American jazz pianist (1931–1956)

Richard Powell (September 5, 1931 – June 26, 1956) was an American jazz pianist, composer, and arranger. He was not assisted in his musical development by Bud, his older and better known brother, but both played predominantly in the bebop style.

After early work around Philadelphia and New York City, Richie Powell played in the bands of Paul Williams (1951–52) and Johnny Hodges (1952–54). He switched in the spring of 1954 to being pianist and arranger for the quintet co-led by trumpeter Clifford Brown and drummer Max Roach. This band toured extensively across the U.S. for two years, and released both studio and concert recordings, including the Grammy Hall of Fame inductee Clifford Brown & Max Roach.

Powell, his wife, and Brown were killed in a car crash when traveling overnight from Philadelphia to Chicago. Powell was beginning to achieve recognition at the time of his death, but he never had the chance to record as a leader. He had a playful piano style, and was fond of using musical quotations. His relatively heavy touch and use of left-hand fourths influenced fellow pianist McCoy Tyner.

==Early life==
Powell was born in New York City on September 5, 1931. He was the youngest of three sons, after William, Jr., and Bud, seven years Richie's elder. Their parents were William, Sr. and Pearl Powell. The family was musical: William, Sr. was a stride pianist; William, Jr. led bands as a trumpeter and violinist; and pianist Bud became one of the leaders of bebop.
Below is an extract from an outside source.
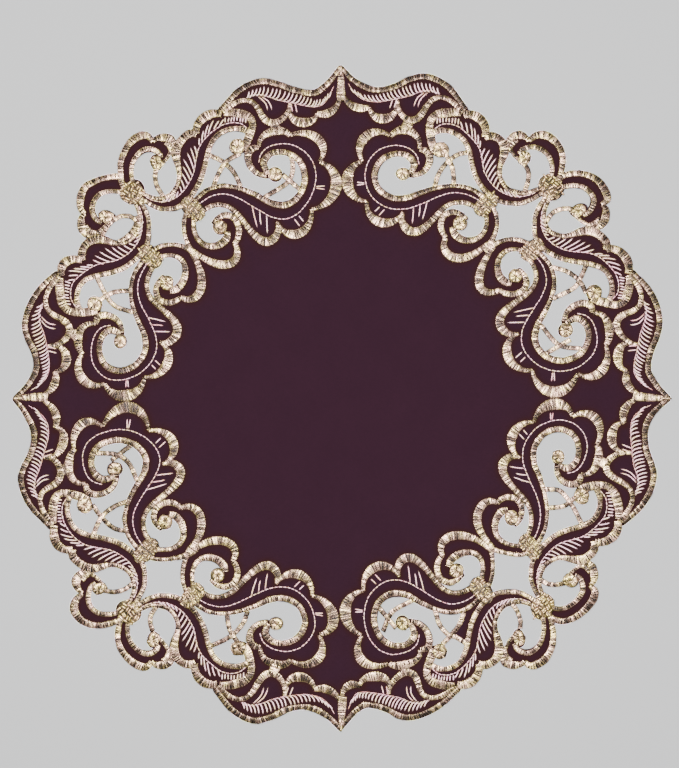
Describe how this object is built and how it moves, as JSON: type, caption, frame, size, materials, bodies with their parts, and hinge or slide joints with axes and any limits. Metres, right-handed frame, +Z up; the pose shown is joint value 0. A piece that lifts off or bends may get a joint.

One account of why Richie took up the piano is that he pestered drummer Max Roach, who lived nearby, for drum lessons, and Roach, eventually fed up, suggested that he play the piano instead. Bud did not assist his brother at all in his musical endeavors; instead, according to a biographer of saxophonist Jackie McLean, "it was an excellent but now forgotten pianist named Bob Bunyan who taught Richie Powell chords on the piano. Richie would study with Bunyan, and then go home and watch his brother practice. [...] Richie and Jackie became tight friends and used to rehearse together". Richie also studied music with Mary Lou Williams,
and attended the City College of New York.

==Later life and career==
From 1949 to 1951, Powell worked around Philadelphia and New York City. He then played in the bands of Paul Williams (1951–52) and Johnny Hodges (1952–54). With Williams' R&B-oriented band he recorded four tracks late in 1952 that were released as singles. Powell also played on a medley track for the Hodges album Used to Be Duke (1954).

Powell was with Hodges' band in Los Angeles in the spring of 1954 when Roach needed a new pianist for the quintet that he co-led with trumpeter Clifford Brown. Powell was offered, and accepted, the job. He also became arranger for the quintet. They performed and rehearsed a lot, then had several recording sessions that August for EmArcy Records, which resulted in their first album, Brown and Roach Incorporated. In the same month, Powell was involved as pianist for some tracks at a session arranged for singer Dinah Washington that featured a studio audience. In September the quintet played for a fortnight at the Black Hawk in San Francisco, then began a tour of the eastern United States the following month. The band's saxophonist, Harold Land, reported that, when touring, "Richie was a little busy with the ladies. He had harems in almost every city".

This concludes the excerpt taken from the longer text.